Educational Codeforces Round 122 (Rated for Div. 2)
A. Div. 7
#include<bits/stdc++.h>
using namespace std;
void solve(){
int n , a , b , c ;
cin >> n;
c = n % 10 , n /= 10;
b = n % 10 , n /= 10;
a = n % 10 , n /= 10;
int res , val = 100;
for( int i = 0 ; i <= 9 ; i ++ ){
if( a != 0 and i == 0 ) continue;
if( a == 0 and i != 0 ) continue;
for( int j = 0 ; j <= 9 ; j ++ ){
if( a == 0 and j == 0 ) continue;
for( int k = 0 , x , y ; k <= 9 ; k ++ ){
x = i * 100 + j * 10 + k;
if( x % 7 != 0 ) continue;
y = ( i != a ) + ( j != b ) + ( k != c );
if( y < val ) val = y , res = x;
}
}
}
cout << res << "\n";
return ;
}
int32_t main() {
ios::sync_with_stdio(0), cin.tie(0);
int t;
for( cin >> t ; t ; t -- )
solve();
return 0;
}
B. Minority
选整个序列操作可能对最优,如果01数量相同,少选一位就好了。
#include <bits/stdc++.h>
using namespace std;
using vi = vector<int>;
void solve() {
string s;
cin >> s;
int a = 0, b = 0;
for (auto i: s)
if (i == '0') a++;
else b++;
if( a == b ) cout << a - 1 << "\n";
else cout << min( a , b ) << "\n";
return;
}
int32_t main() {
ios::sync_with_stdio(false), cin.tie(nullptr);
int TC;
for (cin >> TC; TC; TC--)
solve();
return 0;
}
C. Kill the Monster
\(k\)不大,直接枚举出增加生命值的次数,然后\(O(1)\)计算出双发把对方击败所需要的次数
#include<bits/stdc++.h>
using namespace std;
#define int long long
using vi = vector<int>;
void solve() {
int hc, dc, hm, dm, k, w, a;
cin >> hc >> dc >> hm >> dm >> k >> w >> a;
for( int i = 0 , x , y ; i <= k ; i ++ ){
x = ( hc + i * a + dm - 1 ) / dm;
y = ( hm + dc + ( k - i) * w - 1 ) / ( dc + ( k - i) * w );
if( x >= y ){
cout << "YES\n";
return ;
}
}
cout << "NO\n";
return;
}
int32_t main() {
ios::sync_with_stdio(0), cin.tie(0);
int t;
for (cin >> t; t; t--)
solve();
return 0;
}
D. Make Them Equal
预处理出从\(1\)向后转移所需要的最小次数。

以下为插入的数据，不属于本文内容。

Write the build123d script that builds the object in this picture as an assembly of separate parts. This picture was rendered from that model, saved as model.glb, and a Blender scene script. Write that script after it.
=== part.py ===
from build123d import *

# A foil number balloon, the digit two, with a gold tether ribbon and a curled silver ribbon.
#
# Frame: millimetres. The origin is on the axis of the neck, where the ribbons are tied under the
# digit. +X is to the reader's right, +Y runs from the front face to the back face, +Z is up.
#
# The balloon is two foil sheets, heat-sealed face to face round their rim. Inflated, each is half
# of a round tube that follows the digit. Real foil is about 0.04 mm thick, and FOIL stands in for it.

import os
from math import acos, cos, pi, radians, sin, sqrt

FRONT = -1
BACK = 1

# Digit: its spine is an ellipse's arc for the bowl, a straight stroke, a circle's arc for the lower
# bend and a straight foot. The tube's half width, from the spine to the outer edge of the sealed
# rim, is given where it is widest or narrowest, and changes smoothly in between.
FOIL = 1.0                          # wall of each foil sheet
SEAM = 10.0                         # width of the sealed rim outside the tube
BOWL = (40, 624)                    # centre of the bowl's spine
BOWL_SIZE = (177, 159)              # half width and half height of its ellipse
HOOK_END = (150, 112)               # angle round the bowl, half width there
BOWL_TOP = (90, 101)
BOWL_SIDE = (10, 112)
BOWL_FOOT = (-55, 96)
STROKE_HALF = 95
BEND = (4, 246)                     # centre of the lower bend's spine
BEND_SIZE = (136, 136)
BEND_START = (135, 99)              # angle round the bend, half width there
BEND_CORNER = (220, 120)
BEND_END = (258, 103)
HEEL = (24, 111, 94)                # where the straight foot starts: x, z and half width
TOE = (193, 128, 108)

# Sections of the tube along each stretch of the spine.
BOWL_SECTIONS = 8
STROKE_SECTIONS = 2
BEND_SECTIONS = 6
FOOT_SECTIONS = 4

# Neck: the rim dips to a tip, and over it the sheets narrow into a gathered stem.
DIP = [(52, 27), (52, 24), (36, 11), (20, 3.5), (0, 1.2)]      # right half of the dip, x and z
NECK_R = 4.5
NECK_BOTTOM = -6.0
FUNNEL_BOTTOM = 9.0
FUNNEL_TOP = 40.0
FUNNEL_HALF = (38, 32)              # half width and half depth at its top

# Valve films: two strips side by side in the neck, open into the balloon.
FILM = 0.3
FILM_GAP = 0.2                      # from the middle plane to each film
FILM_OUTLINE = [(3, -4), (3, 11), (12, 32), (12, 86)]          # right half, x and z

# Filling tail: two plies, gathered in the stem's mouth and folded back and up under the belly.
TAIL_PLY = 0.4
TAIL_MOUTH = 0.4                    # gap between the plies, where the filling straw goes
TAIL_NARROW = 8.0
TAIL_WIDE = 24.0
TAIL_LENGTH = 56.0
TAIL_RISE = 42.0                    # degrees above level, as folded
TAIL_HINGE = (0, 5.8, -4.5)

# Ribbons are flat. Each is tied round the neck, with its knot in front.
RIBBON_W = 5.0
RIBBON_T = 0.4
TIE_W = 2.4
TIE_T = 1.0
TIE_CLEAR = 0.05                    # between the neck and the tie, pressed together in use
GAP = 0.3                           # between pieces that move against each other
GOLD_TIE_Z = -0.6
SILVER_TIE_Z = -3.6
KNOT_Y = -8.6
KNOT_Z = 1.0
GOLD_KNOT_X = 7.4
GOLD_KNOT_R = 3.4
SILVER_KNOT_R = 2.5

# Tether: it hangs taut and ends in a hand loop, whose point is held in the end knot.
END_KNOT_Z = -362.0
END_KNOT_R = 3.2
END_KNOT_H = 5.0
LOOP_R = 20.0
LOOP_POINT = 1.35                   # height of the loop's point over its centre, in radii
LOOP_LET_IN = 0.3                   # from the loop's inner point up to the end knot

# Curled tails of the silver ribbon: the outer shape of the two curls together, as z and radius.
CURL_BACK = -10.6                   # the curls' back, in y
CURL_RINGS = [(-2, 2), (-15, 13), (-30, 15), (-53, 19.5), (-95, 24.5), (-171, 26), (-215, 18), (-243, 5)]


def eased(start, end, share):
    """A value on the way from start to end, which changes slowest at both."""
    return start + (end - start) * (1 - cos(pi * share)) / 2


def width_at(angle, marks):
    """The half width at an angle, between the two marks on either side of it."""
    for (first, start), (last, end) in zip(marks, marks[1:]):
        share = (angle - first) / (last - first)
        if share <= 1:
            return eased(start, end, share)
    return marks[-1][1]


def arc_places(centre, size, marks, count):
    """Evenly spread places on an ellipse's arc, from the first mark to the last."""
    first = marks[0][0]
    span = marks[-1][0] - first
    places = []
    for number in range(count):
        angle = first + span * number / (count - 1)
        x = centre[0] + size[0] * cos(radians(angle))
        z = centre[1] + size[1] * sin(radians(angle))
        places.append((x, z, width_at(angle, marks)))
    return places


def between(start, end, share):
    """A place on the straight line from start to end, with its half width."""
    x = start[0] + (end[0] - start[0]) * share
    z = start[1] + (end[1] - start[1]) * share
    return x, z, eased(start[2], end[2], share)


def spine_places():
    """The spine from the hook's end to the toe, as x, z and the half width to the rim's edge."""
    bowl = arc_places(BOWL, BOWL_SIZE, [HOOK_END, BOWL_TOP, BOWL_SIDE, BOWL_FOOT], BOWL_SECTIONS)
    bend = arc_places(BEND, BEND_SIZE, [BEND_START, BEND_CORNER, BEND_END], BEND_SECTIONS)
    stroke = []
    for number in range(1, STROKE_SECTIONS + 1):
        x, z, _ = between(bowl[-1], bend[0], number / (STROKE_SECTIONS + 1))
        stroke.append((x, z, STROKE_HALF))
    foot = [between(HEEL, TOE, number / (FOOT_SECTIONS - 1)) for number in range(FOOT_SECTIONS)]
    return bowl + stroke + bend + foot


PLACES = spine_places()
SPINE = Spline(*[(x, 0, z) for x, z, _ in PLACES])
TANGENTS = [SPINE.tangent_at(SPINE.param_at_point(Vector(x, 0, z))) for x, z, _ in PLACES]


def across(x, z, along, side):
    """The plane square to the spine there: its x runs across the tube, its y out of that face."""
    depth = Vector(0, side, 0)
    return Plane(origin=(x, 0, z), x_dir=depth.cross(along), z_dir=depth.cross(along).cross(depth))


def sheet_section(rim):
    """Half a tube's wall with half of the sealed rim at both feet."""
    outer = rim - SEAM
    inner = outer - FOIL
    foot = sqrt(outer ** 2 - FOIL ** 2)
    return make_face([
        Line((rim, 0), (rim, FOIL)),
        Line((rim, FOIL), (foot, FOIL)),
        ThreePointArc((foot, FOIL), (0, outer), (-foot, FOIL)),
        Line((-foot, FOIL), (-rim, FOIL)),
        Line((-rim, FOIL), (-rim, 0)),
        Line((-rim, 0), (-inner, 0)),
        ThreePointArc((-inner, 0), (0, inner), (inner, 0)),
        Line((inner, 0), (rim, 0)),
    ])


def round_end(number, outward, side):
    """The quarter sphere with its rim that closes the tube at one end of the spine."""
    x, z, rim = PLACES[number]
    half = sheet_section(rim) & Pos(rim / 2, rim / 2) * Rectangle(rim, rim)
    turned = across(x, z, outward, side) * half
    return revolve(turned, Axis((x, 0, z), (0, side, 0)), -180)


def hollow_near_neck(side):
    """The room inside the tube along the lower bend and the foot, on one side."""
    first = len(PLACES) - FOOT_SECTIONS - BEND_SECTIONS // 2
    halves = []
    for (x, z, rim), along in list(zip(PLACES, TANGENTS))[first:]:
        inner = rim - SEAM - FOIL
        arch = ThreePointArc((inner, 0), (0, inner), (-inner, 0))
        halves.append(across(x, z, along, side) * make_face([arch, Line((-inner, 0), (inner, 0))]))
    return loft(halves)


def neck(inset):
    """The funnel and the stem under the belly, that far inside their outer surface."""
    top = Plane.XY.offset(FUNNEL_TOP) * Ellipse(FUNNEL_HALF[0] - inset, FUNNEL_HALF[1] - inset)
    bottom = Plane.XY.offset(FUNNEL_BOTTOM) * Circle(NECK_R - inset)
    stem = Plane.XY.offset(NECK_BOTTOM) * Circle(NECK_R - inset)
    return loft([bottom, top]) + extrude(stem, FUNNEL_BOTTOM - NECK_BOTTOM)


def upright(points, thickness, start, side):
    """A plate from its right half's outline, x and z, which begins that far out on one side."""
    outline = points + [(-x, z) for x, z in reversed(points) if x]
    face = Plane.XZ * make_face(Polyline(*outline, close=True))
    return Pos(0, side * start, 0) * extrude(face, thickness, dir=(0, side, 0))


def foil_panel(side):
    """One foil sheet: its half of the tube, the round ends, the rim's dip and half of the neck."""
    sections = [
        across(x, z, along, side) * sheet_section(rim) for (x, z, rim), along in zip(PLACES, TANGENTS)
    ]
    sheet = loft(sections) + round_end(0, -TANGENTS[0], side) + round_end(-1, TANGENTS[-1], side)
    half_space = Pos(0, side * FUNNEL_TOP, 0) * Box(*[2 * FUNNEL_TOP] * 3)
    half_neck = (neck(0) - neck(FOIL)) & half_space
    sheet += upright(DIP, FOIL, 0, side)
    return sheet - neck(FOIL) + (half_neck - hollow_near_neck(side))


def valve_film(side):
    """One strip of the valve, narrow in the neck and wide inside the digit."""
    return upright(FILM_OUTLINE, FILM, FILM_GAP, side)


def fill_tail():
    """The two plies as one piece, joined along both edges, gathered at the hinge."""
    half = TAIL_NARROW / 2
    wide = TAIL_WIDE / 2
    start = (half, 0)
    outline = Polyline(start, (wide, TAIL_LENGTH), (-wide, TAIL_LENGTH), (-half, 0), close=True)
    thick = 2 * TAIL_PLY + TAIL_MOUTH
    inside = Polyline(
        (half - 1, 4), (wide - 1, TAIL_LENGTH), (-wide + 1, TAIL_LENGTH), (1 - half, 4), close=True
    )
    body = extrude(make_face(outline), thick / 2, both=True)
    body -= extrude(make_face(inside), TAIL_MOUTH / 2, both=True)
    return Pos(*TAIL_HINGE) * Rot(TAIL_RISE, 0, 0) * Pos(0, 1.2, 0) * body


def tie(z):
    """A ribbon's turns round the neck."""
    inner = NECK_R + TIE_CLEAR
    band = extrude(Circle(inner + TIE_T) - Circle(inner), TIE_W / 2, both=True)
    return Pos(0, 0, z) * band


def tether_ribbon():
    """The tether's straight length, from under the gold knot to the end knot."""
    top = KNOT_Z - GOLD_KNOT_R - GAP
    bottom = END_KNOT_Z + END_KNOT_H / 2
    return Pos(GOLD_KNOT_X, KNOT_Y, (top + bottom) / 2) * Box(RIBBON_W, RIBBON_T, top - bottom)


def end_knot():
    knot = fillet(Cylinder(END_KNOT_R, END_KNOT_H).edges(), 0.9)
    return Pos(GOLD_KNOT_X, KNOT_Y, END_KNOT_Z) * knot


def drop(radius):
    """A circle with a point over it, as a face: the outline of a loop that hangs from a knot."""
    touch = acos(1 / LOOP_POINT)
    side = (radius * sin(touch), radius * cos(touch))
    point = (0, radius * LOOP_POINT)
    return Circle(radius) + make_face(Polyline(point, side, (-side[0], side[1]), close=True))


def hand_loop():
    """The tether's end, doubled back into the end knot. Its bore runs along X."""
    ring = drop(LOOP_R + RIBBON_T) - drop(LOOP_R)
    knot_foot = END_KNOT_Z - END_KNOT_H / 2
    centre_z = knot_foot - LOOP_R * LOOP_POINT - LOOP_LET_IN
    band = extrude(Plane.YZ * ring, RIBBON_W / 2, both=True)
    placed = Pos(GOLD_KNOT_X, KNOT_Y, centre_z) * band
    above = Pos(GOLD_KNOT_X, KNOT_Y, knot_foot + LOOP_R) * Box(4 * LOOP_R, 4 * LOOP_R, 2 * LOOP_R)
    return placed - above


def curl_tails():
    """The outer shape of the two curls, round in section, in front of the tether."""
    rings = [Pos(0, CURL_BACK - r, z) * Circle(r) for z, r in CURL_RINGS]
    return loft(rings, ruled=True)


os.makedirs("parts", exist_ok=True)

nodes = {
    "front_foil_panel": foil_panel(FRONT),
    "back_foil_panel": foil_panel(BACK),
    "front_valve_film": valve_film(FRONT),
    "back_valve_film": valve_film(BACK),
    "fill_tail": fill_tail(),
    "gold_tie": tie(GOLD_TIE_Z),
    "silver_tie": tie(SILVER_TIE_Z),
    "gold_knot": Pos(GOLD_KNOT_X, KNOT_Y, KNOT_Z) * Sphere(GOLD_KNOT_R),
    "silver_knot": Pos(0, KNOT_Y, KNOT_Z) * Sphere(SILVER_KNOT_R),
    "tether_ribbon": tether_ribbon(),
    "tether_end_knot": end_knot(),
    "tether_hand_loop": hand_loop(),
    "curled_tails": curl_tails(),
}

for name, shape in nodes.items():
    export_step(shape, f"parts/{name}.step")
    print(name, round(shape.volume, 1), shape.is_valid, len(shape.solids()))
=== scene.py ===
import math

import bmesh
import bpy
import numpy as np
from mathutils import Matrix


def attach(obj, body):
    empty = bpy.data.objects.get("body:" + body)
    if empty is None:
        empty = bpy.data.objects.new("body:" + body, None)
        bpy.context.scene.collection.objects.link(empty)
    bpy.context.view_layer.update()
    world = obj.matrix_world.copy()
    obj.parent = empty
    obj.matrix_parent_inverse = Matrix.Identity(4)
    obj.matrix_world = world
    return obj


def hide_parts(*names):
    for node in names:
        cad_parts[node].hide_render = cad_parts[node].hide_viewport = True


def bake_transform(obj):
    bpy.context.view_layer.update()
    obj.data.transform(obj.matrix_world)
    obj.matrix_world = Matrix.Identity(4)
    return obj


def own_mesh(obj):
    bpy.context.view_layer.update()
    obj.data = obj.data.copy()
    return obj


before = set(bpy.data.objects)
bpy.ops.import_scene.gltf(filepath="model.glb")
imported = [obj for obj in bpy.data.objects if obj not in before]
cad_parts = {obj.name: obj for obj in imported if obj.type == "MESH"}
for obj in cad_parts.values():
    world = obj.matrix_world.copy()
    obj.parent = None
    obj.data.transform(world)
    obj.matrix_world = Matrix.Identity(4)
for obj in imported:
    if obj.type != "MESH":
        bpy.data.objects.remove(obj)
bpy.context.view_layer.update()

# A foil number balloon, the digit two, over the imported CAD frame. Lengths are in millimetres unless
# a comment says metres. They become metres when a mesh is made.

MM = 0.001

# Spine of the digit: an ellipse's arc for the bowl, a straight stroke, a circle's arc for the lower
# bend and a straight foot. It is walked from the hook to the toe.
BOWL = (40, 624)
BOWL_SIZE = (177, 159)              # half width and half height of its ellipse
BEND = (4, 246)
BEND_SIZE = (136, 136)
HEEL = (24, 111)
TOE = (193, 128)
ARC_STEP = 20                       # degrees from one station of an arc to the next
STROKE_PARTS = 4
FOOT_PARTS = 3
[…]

然后每次统计一下答案就好了。
#include <bits/stdc++.h>
using namespace std;
#define int long long
const int inf = 1e18;
using vi = vector<int>;
const int N = 1e3;
vi val(N + 1, inf);
void solve() {
int n, k;
cin >> n >> k;
vi b(n), c(n);
for (auto &i: b) cin >> i, i = val[i];
for (auto &i: c) cin >> i;
k = min( k , accumulate(b.begin(), b.end(), 0ll));
vi f(k + 1);
for (int i = 0; i < n; i++) {
for (int j = k; j >= b[i]; j--)
f[j] = max(f[j], f[j - b[i]] + c[i]);
}
cout << *max_element(f.begin(), f.end()) << "\n";
return;
}
int32_t main() {
ios::sync_with_stdio(false), cin.tie(nullptr);
val[1] = 0;
for (int i = 1; i <= N; i++) {
for (int j = 1, t; j <= i; j++) {
t = i / j;
if (i + t > N) continue;
val[i + t] = min(val[i + t], val[i] + 1);
if (t == 1) break;
}
}
int t;
for (cin >> t; t; t--)
solve();
return 0;
}